As a developer, you have a responsibility to ask: Is this animation serving the user’s long-term goals, or is it serving my retention metrics at their expense? If the animation is designed to surprise and delight, to make the user feel seen and celebrated, it is a positive addition. If it is designed to create an unconscious compulsion to check the app, to chase a visual reward that will never satisfy, it is manipulative. The difference is measurable. Look at your user churn data. If users who engage with the animation frequently are also the users who report dissatisfaction or burnout, you have crossed the line.
The Practical Payoff
You do not need to overhaul your entire streak system tomorrow. Start small. Pick one animation—the daily login celebration—and apply the variable reveal strategy. Build a pool of three animations. Track the number of times each is shown and the user’s subsequent session length. You will likely see a measurable increase in engagement after the first week, as the novelty of unpredictability resets the habituation curve.

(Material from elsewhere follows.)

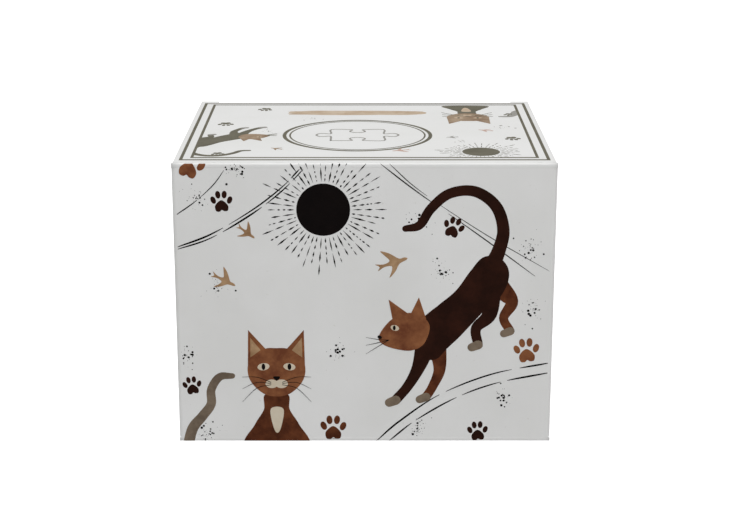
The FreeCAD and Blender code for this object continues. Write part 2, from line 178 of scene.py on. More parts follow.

Then, add the skip mechanic. Monitor the skip rate. If users are skipping the animation more than 70% of the time, you know the animation itself is not the reward—the streak count is. Reduce the animation to a simple, elegant pulse. Save the elaborate particle effects for the milestone days. You will free up your user’s attention for the things that actually matter: the content, the community, the progress.
The human brain is not broken. It is working exactly as evolution designed it—to ignore the predictable and attend to the surprising. Your streak animations are fighting that design. The fix is not to fight harder. It is to work with the brain, not against it. Give the user something to anticipate, not something to tolerate. That is the difference between a mechanic that desensitizes and a mechanic that delights.